Certain subscribers have more than one telephone line, and telephone sets connected to them which are within ringing hearing range of each other. For example, some homes have a main telephone line and a second telephone line for teenage children. When the telephones associated with those lines ring, it is usually difficult to tell which of the telephone lines is ringing. Sometimes different kinds of telephones are purchased for connection to the different lines, the different telephone sets exhibiting different sounds. For example, the telephone sets connected to one telephone line may have a bell, while those connected to the second telephone line may have electronic ringing. In this way the subscribers can tell which of the lines is ringing, and the appropriate person answer the call. This of course imposes severe restrictions on the mixing and matching of telephones and telephone sets having special features.
In addition, as described in Canadian patent application serial number 2,081,125 filed Oct. 22, 1992, invented by Deborah L. Pinard and Graham Wilson, a subscriber may invoke a call transfer to another line which may be on the same or on a different switching system. Calls to that subscriber are automatically rung on a different line. However there is no way to distinguish whether a call rung on the target line is intended for the subscriber registered against that line, or for the call designated for the transfer subscriber.

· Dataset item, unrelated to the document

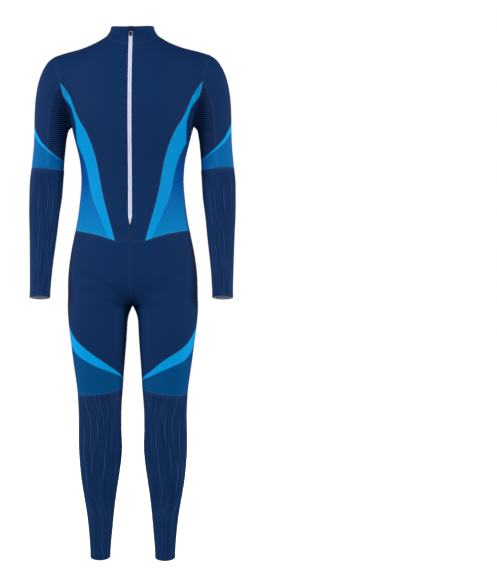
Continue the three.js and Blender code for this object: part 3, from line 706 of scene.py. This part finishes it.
# Seams, in millimetres from the panel's edge
SEAM_GROOVE = 0.7
STITCH_BAND = (1.4, 3.4)
STITCH_PITCH = 3.0
STITCH_SHARE = 0.62  # how much of the pitch one stitch covers
SEAM_DARKNESS = 0.38
SEAM_DEPTH = 2.0
STITCH_SHOWN = 0.05
STITCH_HEIGHT = 1.4


def seam_masks(tree, place):
    """The dark line of a seam, and the stitches laid beside it."""
    seam = attribute(tree, "seam_mm")
    groove = step_down(tree, maths(tree, "SUBTRACT", seam, SEAM_GROOVE), 0.8)
    inner = step_up(tree, maths(tree, "SUBTRACT", seam, STITCH_BAND[0]), 0.5)
    outer = step_up(tree, maths(tree, "SUBTRACT", STITCH_BAND[1], seam), 0.5)
    band = maths(tree, "MULTIPLY", inner, outer)
    parts = add(tree, "ShaderNodeSeparateXYZ", [(0, place)])
    sideways = maths(tree, "MULTIPLY", parts.outputs["X"], 0.8)
    along = maths(tree, "ADD", parts.outputs["Z"], sideways)
    beat = maths(tree, "FRACT", maths(tree, "DIVIDE", along, STITCH_PITCH))
    stitch = step_up(tree, maths(tree, "SUBTRACT", STITCH_SHARE, beat), 0.2)
    return groove, maths(tree, "MULTIPLY", band, stitch)


COLOUR_DRIFT = 0.06  # how much the dyed colour varies over a hand's width
DRIFT_SCALE = 0.011  # one change in about 90 mm
CLOTH_ROUGHNESS = 0.62
CLOTH_RELIEF = 0.12
CLOTH_SPECULAR = 0.03
CLOTH_SHEEN = 0.015
SHEEN_ROUGHNESS = 0.4
RELIEF_DEPTH = 0.6


def finish_cloth(
    tree, shader, place, colour, height, roughness=CLOTH_ROUGHNESS, relief=CLOTH_RELIEF
):
    """Adds the seams to a cloth's colour and relief, and sets the knit's soft sheen."""
    groove, stitch = seam_masks(tree, place)
    drift = maths(tree, "MULTIPLY", noise(tree, place, DRIFT_SCALE, 1.0), COLOUR_DRIFT)
    light = maths(tree, "ADD", 1 - COLOUR_DRIFT / 2, drift)
    tinted = add(
        tree,
        "ShaderNodeMix",
        data_type="RGBA",
        blend_type="MULTIPLY",
        in_0=1.0,
    )
    tree.links.new(colour, tinted.inputs[6])
    tree.links.new(light, tinted.inputs[7])
    darkness = maths(tree, "MULTIPLY", groove, SEAM_DARKNESS)
    dark = blend_colour(tree, darkness, tinted.outputs[2], SEAM_NAVY)
    sewn = add(
        tree,
        "ShaderNodeMix",
        data_type="RGBA",
        blend_type="ADD",
    )
    tree.links.new(maths(tree, "MULTIPLY", stitch, STITCH_SHOWN), sewn.inputs["Factor"])
    tree.links.new(dark, sewn.inputs[6])
    sewn.inputs[7].default_value = linear(STITCH_LILAC)
    set_surface(tree, shader, sewn.outputs[2], roughness)
    shader.inputs["Specular IOR Level"].default_value = CLOTH_SPECULAR
    shader.inputs["Sheen Weight"].default_value = CLOTH_SHEEN
    shader.inputs["Sheen Roughness"].default_value = SHEEN_ROUGHNESS
    shader.inputs["Sheen Tint"].default_value = linear(SWEEP_BLUE)
    raised = maths(tree, "ADD", height, maths(tree, "MULTIPLY", stitch, STITCH_HEIGHT))
    lowered = maths(tree, "SUBTRACT", raised, maths(tree, "MULTIPLY", groove, SEAM_DEPTH))
    set_relief(tree, shader, lowered, relief, RELIEF_DEPTH)


def navy_knit():
    """Warp-knitted polyester and elastane, dyed navy: matt, with a faint sheen."""
    material, tree, shader = new_material("navy_stretch_knit")
    place = object_place(tree)
    finish_cloth(tree, shader, place, cloth_colour(tree, place), knit_height(tree, place))
    return material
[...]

Some current switching systems allow a single subscriber to have different directory numbers which terminate on the same line, a call to either resulting in a different ringing cadence. In addition, party lines allow different ringing to occur on the same line. The same telephone set or sets connected to the single line are all rung with the different ringing cadences. However neither of these solve the problems identified above, since the different directory numbers are registered to a single subscriber, and ring only a single line which can be used at a time, or are registered to different subscribers, but again ring only a single line.